Each day, unbeknownst to many people, at least three individuals who made a difference in the world – in some way or another – lose their lives. Perhaps you did not know that William Glasser, the psychiatrist who was the pioneer of ‘choice theory’ died at 8:13pm today. Perhaps you did not know that Ronald H. Coase, who won a Nobel Memorial Prize in Economics, died on Monday at the age of 102. Or perhaps you did, but simply switched to the next headline without much of a second thought.

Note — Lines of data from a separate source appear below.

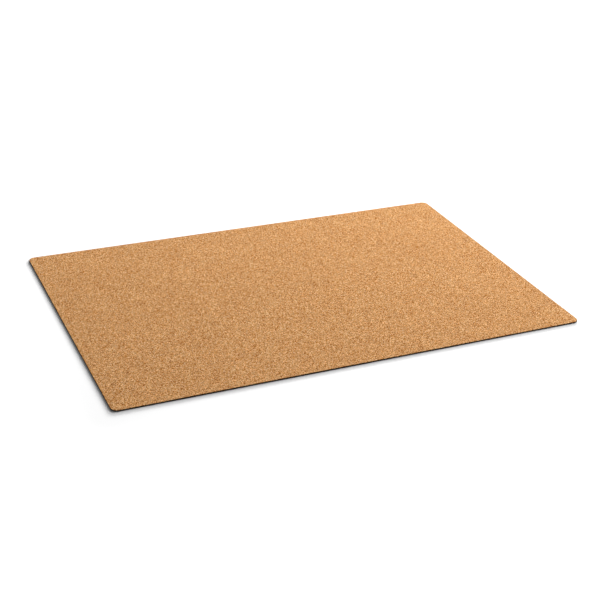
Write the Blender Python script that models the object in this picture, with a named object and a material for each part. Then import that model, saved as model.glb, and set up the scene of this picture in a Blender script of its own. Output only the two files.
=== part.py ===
"""Desk mat: a thin agglomerated cork sheet bonded to a black rubber base.

The mat lies flat. +X runs along its long side, +Y along its short side and +Z up. The origin
is on the surface it lies on, under the middle of the mat. Units are metres.
"""

import math

import bmesh
import bpy

# Plan of the mat. All the layers are die cut together, so they share one outline.
MAT_LENGTH = 0.600
MAT_WIDTH = 0.400
CORNER_RADIUS = 0.008
CORNER_STEPS = 16  # straight stretches in each rounded corner

# The layers, from the desk upwards.
BASE_THICKNESS = 0.0013
FILM_THICKNESS = 0.0001
CORK_THICKNESS = 0.0004
FILM_CLEARANCE = 0.0001  # on each side of the film, so base and cork stay 0.3 mm apart

# The cutting die and handling round off the two outer edges a little.
ARRIS_WIDTH = 0.00015
ARRIS_SEGMENTS = 2

BASE_COLOR = (0.012, 0.011, 0.011, 1.0)
FILM_COLOR = (0.055, 0.035, 0.022, 1.0)
CORK_COLOR = (0.587, 0.308, 0.124, 1.0)


def clear_scene():
    for obj in list(bpy.data.objects):
        bpy.data.objects.remove(obj, do_unlink=True)


def make_material(name, color, roughness):
    material = bpy.data.materials.new(name)
    material.use_nodes = True
    shader = material.node_tree.nodes["Principled BSDF"]
    shader.inputs["Base Color"].default_value = color
    shader.inputs["Roughness"].default_value = roughness
    shader.inputs["Metallic"].default_value = 0.0
    return material


def outline():
    """The die's outline, anticlockwise seen from above, with an arc at each corner."""
    centres = (
        (MAT_LENGTH / 2 - CORNER_RADIUS, MAT_WIDTH / 2 - CORNER_RADIUS),
        (CORNER_RADIUS - MAT_LENGTH / 2, MAT_WIDTH / 2 - CORNER_RADIUS),
        (CORNER_RADIUS - MAT_LENGTH / 2, CORNER_RADIUS - MAT_WIDTH / 2),
        (MAT_LENGTH / 2 - CORNER_RADIUS, CORNER_RADIUS - MAT_WIDTH / 2),
    )
    points = []
    for quarter, (x, y) in enumerate(centres):
        for step in range(CORNER_STEPS + 1):
            angle = math.pi / 2 * (quarter + step / CORNER_STEPS)
            points.append(
                (x + CORNER_RADIUS * math.cos(angle), y + CORNER_RADIUS * math.sin(angle))
            )
    return points


def outer_rim(mesh, height):
    """The edges of the outline at this height."""
    return [
        edge
        for edge in mesh.edges
        if all(abs(vert.co.z - height) < ARRIS_WIDTH / 10 for vert in edge.verts)
    ]


def add_layer(name, thickness, height, material, rounded_at=None):
    """One layer of the laminate, standing on this height, with one rim rounded if asked."""
    shape = bmesh.new()
    floor = shape.faces.new([shape.verts.new((x, y, 0.0)) for x, y in outline()])
    raised = bmesh.ops.extrude_face_region(shape, geom=[floor], use_keep_orig=True)
    top = [item for item in raised["geom"] if isinstance(item, bmesh.types.BMVert)]
    bmesh.ops.translate(shape, verts=top, vec=(0.0, 0.0, thickness))
    if rounded_at is not None:
        bmesh.ops.bevel(
            shape,
            geom=outer_rim(shape, rounded_at),
            offset=ARRIS_WIDTH,
            segments=ARRIS_SEGMENTS,
            profile=0.5,
            affect="EDGES",
        )
    bmesh.ops.recalc_face_normals(shape, faces=shape.faces)
    mesh = bpy.data.meshes.new(name)
    shape.to_mesh(mesh)
    shape.free()
    mesh.materials.append(material)
    mesh.shade_smooth()
    mesh.set_sharp_from_angle(angle=math.radians(30.0))
    layer = bpy.data.objects.new(name, mesh)
    layer.location.z = height
    bpy.context.scene.collection.objects.link(layer)
    return layer


def build():
    clear_scene()
    film_height = BASE_THICKNESS + FILM_CLEARANCE
    cork_height = film_height + FILM_THICKNESS + FILM_CLEARANCE
    add_layer(
        "rubber_base",
        BASE_THICKNESS,
        0.0,
        make_material("black_rubber", BASE_COLOR, 0.85),
        rounded_at=0.0,
    )
    add_layer(
        "bonding_film",
        FILM_THICKNESS,
        film_height,
        make_material("contact_adhesive", FILM_COLOR, 0.45),
    )
    add_layer(
        "cork_face_sheet",
        CORK_THICKNESS,
        cork_height,
        make_material("agglomerated_cork", CORK_COLOR, 0.9),
        rounded_at=CORK_THICKNESS,
    )


build()
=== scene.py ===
"""Looks of the desk mat: a fine-grained cork face bonded to a black rubber base.

Metres, in the CAD's frame: +X along the long side, +Y away from the viewer, +Z up.
"""

import math

import bmesh
import bpy
import numpy as np
from mathutils import Matrix, Vector, noise

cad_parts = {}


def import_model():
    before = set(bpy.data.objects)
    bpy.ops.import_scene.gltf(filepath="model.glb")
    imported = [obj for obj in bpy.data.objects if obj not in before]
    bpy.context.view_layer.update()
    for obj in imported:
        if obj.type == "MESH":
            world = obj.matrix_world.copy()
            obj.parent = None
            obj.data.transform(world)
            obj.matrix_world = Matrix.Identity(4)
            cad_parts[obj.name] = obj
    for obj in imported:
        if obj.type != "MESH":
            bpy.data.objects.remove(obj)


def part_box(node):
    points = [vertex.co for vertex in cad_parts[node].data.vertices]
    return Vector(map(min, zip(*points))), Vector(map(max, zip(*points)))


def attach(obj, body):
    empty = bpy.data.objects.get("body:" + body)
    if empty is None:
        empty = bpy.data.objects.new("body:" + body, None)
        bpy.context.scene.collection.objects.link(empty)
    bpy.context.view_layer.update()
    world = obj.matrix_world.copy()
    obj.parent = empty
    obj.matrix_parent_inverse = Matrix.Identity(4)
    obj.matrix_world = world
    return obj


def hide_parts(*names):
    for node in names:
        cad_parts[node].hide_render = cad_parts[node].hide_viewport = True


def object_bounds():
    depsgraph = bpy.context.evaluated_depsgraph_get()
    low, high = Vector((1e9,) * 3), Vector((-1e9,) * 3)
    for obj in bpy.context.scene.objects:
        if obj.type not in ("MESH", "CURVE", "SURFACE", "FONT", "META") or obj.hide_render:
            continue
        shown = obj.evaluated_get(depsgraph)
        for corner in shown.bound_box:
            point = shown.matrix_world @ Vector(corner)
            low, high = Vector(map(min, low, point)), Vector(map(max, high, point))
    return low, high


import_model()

MM = 0.001
cad_low, cad_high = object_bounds()

# The die-cut outline, shared by every layer.
CORNER_RADIUS = 8.0 * MM
CORNER_STEPS = 14
RIM_PITCH = 1.0 * MM  # spacing of the points along the rim
HALF_LENGTH = cad_high.x
HALF_WIDTH = cad_high.y
FACE_CELL = 2  # the cork face's grid cell, in rim pitches
HIDDEN_CELL = 8  # the same for the flat faces inside the laminate and underneath

# Granules of the cork and dimples of the underside, in the materials' millimetres.
FINE_GRANULES = 2.1  # to the millimetre
COARSE_GRANULES = 1.05
COARSE_SHARE = 0.24  # of the places in the coarse pattern show a coarse granule
BARK_PATCHES = 0.4
BARK_SHARE = 0.05  # of the patches hold a dark speck of bark
WAFFLE_PITCH = 2.4  # between the dimples of the non-slip underside


# ---------------------------------------------------------------- mesh tools


def rim_points(inset):
    """The outline moved inwards: rows of x, y and the outward normal's x, y."""
    radius = CORNER_RADIUS - inset
    length, width = HALF_LENGTH - CORNER_RADIUS, HALF_WIDTH - CORNER_RADIUS
    corners = ((length, width), (-length, width), (-length, -width), (length, -width))
    rows = []
    for quarter, (x, y) in enumerate(corners):
        for step in range(CORNER_STEPS + 1):
            turn = math.pi / 2 * (quarter + step / CORNER_STEPS)
            nx, ny = math.cos(turn), math.sin(turn)
            rows.append((x + radius * nx, y + radius * ny, nx, ny))
        start = rows[-1]
        next_x, next_y = corners[(quarter + 1) % 4]
        steps = side_steps(quarter)
        for step in range(1, steps):
            share = step / steps
            rows.append(
                (start[0] + (next_x - x) * share, start[1] + (next_y - y) * share, nx, ny)
            )
    return np.array(rows)


def side_steps(quarter):
    """Rim pitches along the straight side that follows this corner."""
    half = HALF_WIDTH if quarter % 2 else HALF_LENGTH
    return round(2 * (half - CORNER_RADIUS) / RIM_PITCH)


def field(points, scale, seed, detail=1):
    """Smooth noise from -1 to 1 at points in metres, with features of this size."""
    shift = Vector((seed * 17.3, seed * 5.9, seed * 11.1))
    return np.array(
        [noise.fractal(Vector(p) / scale + shift, 0.9, 2.0, detail) for p in points]
    )


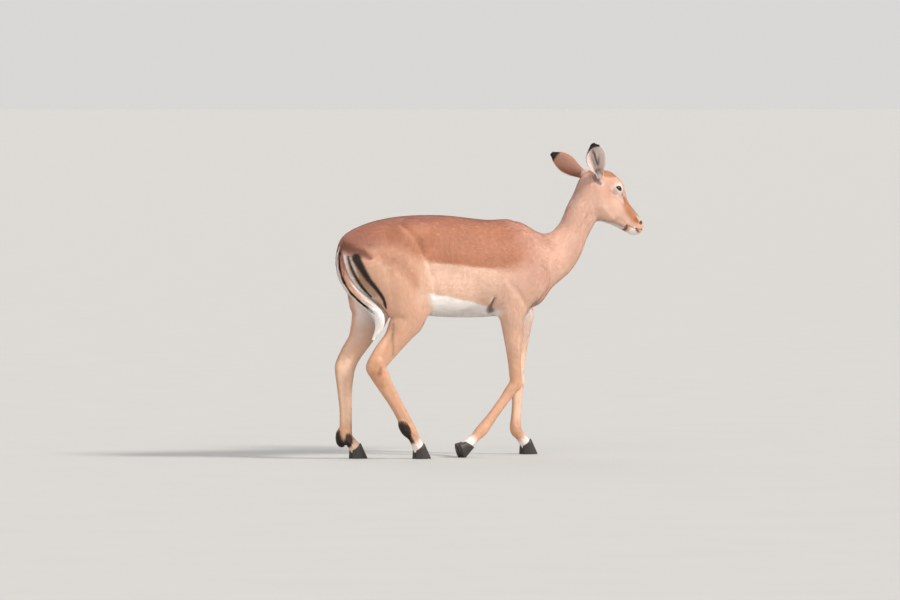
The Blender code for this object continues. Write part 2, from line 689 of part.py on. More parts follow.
def tail_tube(extra):
    """A round tube down the tail's path, this much thicker than the tail."""
    rows = smooth_through(TAIL_PATH, 2)
    along = np.gradient(rows[:, :3], axis=0)
    along /= np.linalg.norm(along, axis=1)[:, None]
    side = np.cross(along, [0, 1, 0])
    side /= np.linalg.norm(side, axis=1)[:, None]
    other = np.cross(along, side)
    angle = np.linspace(0, 2 * math.pi, 12, endpoint=False)
    radius = rows[:, 3:4, None] + extra
    ring = (side[:, None, :] * np.cos(angle)[None, :, None] * 0.8
            + other[:, None, :] * np.sin(angle)[None, :, None])
    points = rows[:, None, :3] + radius * ring
    points[0] -= along[0] * extra
    points[-1] += along[-1] * extra
    return points.reshape(-1, 3), ring_faces(len(rows), 12)


# ---------------------------------------------------------------- finish and build
def make_material(name):
    colour, roughness = COLOURS[name]
    finish = bpy.data.materials.new(name)
    finish.use_nodes = True
    shader = finish.node_tree.nodes["Principled BSDF"]
    shader.inputs["Base Color"].default_value = (*colour, 1)
    shader.inputs["Roughness"].default_value = roughness
    shader.inputs["Metallic"].default_value = 0
    return finish


def finish_object(made, name, finish, smooth_degrees=40):
    made.name = made.data.name = name
    made.data.transform(Matrix.Translation((-ORIGIN_X, 0, 0)))
    made.data.materials.clear()
    made.data.materials.append(finish)
    made.data.shade_smooth()
    made.data.set_sharp_from_angle(angle=math.radians(smooth_degrees))


def finish_name(node):
    """Which finish a node of flesh carries."""
    if node == "trunk":
        return "coat_red"
    if node == "tail":
        return "coat_dark"
    return "coat_tan"


def build():
    for old in list(bpy.data.objects):
        bpy.data.objects.remove(old, do_unlink=True)
    finishes = {name: make_material(name) for name in COLOURS}
    flesh = make_flesh()
    cuts = [cut[1:] for cut in BODY_CUTS] + leg_cuts() + ear_cuts()
    cutters = [outward(add_object("cutter", *gather([slab(*cut) for cut in cuts])))]
    cutters.append(outward(add_object("cutter", *tail_tube(GAP * 1.5))))
    for side, sign in LEG_Y.items():
        centre = (EYE_CENTRE[0], sign * EYE_CENTRE[1], EYE_CENTRE[2])
        cutters.append(make_ball("cutter", centre, EYE_RADIUS + GAP))
        finish_object(make_ball("eye", centre, EYE_RADIUS), f"eye_{side}", finishes["eye"])
    places = seeds()
    names, spots = list(places), np.array([places[name] for name in places])
    taken = {}
    for piece in loose_parts(cut_with(flesh, cutters)):
        points = mesh_points(piece)
        middle = (points.min(axis=0) + points.max(axis=0)) / 2
        name = names[int(np.argmin(np.linalg.norm(spots - middle, axis=1)))]
        if name.startswith("offcut") or name in taken:
            remove(piece)
            continue
        taken[name] = piece
        finish_object(outward(piece), name, finishes[finish_name(name)])
    finish_object(outward(add_object("tail", *tail_tube(0))), "tail", finishes["coat_dark"])
    for side in LEG_Y:
        finish_object(make_ear(side), f"ear_{side}", finishes["coat_tan"])
        for end in ("fore", "hind"):
            for which in ("inner", "outer"):
                claw = make_claw(end, side, which)
                finish_object(claw, claw.name, finishes["hoof"])


build()
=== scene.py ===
# %% [markdown]
# # A life-size impala ewe
#
# The solid model is a fixed frame: trunk, neck, head, legs, ears, eyes, hooves and tail, each a
# closed body.  This script dresses it.  One fine skin replaces the flesh, thousands of small
# tufts lie over it as the hair does, and eyes, ears, hooves and tail are made anew in detail.
#
# Every shape is worked out as whole numpy arrays.  Lengths are metres, +X points to the muzzle,
# +Y to the animal's left and +Z up.  The tables count X from the middle of the belly, because
# that is where a maker would measure from; a finished mesh is moved back by ORIGIN_X.

# %% Load the frame
import math
import time

import bmesh
import bpy
import numpy as np
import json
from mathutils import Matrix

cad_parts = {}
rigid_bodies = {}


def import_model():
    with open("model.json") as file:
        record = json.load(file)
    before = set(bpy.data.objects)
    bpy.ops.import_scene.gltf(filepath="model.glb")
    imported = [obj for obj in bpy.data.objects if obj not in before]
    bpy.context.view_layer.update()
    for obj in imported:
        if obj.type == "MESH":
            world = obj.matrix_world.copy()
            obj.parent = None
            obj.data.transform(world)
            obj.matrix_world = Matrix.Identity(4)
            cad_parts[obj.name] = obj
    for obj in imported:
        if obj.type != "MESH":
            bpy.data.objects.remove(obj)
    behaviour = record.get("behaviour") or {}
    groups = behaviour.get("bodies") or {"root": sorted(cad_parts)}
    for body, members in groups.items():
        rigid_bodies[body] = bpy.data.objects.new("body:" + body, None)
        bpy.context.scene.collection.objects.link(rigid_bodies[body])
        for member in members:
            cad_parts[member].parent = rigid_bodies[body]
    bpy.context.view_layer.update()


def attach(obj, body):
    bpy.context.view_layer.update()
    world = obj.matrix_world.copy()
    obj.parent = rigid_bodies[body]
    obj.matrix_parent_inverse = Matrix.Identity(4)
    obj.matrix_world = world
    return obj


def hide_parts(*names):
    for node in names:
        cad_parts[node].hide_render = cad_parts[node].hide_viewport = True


clock = time.time()
for old in list(bpy.data.objects):
    bpy.data.objects.remove(old, do_unlink=True)
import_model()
ORIGIN_X = 0.132
SIDES = {"right": -1.0, "left": 1.0}

# %% [markdown]
# ## The body as sections
#
# A sculptor could push clay about in Sculpt Mode.  Here the body is a set of ovals instead, each
# given by its upper point, its lower point and its half width, because a named number is easy to
# check against a living animal and to change.  The last number of a row says how much wider the
# lower half is than the upper half.

# %% Sections of trunk, neck and head
TRUNK = [
    ((-0.497, 0.792), (-0.480, 0.715), 0.026, 0.0),
    ((-0.465, 0.828), (-0.450, 0.640), 0.062, 0.0),
    ((-0.400, 0.857), (-0.395, 0.580), 0.088, 0.0),
    ((-0.320, 0.877), (-0.320, 0.548), 0.101, 0.0),
    ((-0.235, 0.887), (-0.235, 0.534), 0.104, 0.04),
    ((-0.150, 0.890), (-0.150, 0.520), 0.112, 0.10),
    ((-0.050, 0.887), (-0.050, 0.512), 0.130, 0.12),
    ((0.050, 0.876), (0.050, 0.510), 0.136, 0.12),
    ((0.130, 0.868), (0.130, 0.513), 0.126, 0.10),
    ((0.195, 0.856), (0.205, 0.525), 0.108, 0.06),
    ((0.250, 0.830), (0.262, 0.548), 0.088, 0.0),
    ((0.292, 0.795), (0.300, 0.590), 0.064, 0.0),
    ((0.324, 0.745), (0.326, 0.650), 0.038, 0.0),
]
NECK = [
    ((0.215, 0.838), (0.292, 0.596), 0.080, 0.10),
    ((0.298, 0.806), (0.372, 0.620), 0.070, 0.10),
    ((0.374, 0.814), (0.446, 0.658), 0.058, 0.10),
    ((0.436, 0.862), (0.492, 0.714), 0.050, 0.10),
    ((0.470, 0.930), (0.527, 0.784), 0.044, 0.08),
    ((0.503, 0.985), (0.572, 0.856), 0.043, 0.06),
    ((0.540, 1.030), (0.590, 0.900), 0.042, 0.0),
]
HEAD = [
    ((0.552, 1.036), (0.545, 0.925), 0.040, 0.0),
    ((0.594, 1.050), (0.562, 0.896), 0.048, -0.05),
    ((0.640, 1.045), (0.582, 0.877), 0.050, -0.15),
    ((0.671, 1.018), (0.603, 0.864), 0.049, -0.20),
    ((0.689, 0.985), (0.628, 0.854), 0.043, -0.18),
    ((0.703, 0.951), (0.656, 0.844), 0.036, -0.12),
    ((0.726, 0.921), (0.687, 0.831), 0.030, -0.05),
    ((0.752, 0.894), (0.716, 0.817), 0.026, 0.0),
    ((0.773, 0.868), (0.741, 0.807), 0.0245, 0.0),
    ((0.780, 0.852), (0.757, 0.815), 0.019, 0.0),
]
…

My IFTTT recipe takes data from the New York Times Obituaries section such that, whenever the page is updated, the blink(1) shines a white light that stays for 3 seconds before dimming. Ideally, it would be in a curious-looking street lamp placed in the center of the Central Park bridge, as bridges are often symbolic structures that connect the living and spiritual worlds. If the light gets triggered, it is likely that it will be during an odd time of day or well past the time the automated street lamps turn on. Some people may still dismiss the lamp and simply walk past it. But others may pause for a moment and wonder why this particular lamp, placed awkwardly in the middle of the bridge, illuminates for just a few seconds at random times of day.
The light in the lamp shines brightly for a few fleeting moments before going out completely, much like the nature of human life. It is a sign of respect for those who passed and – whenever people stop to look at it and ponder, if only for a brief second – gives the dead their moment of silence, serving as a beacon of remembrance.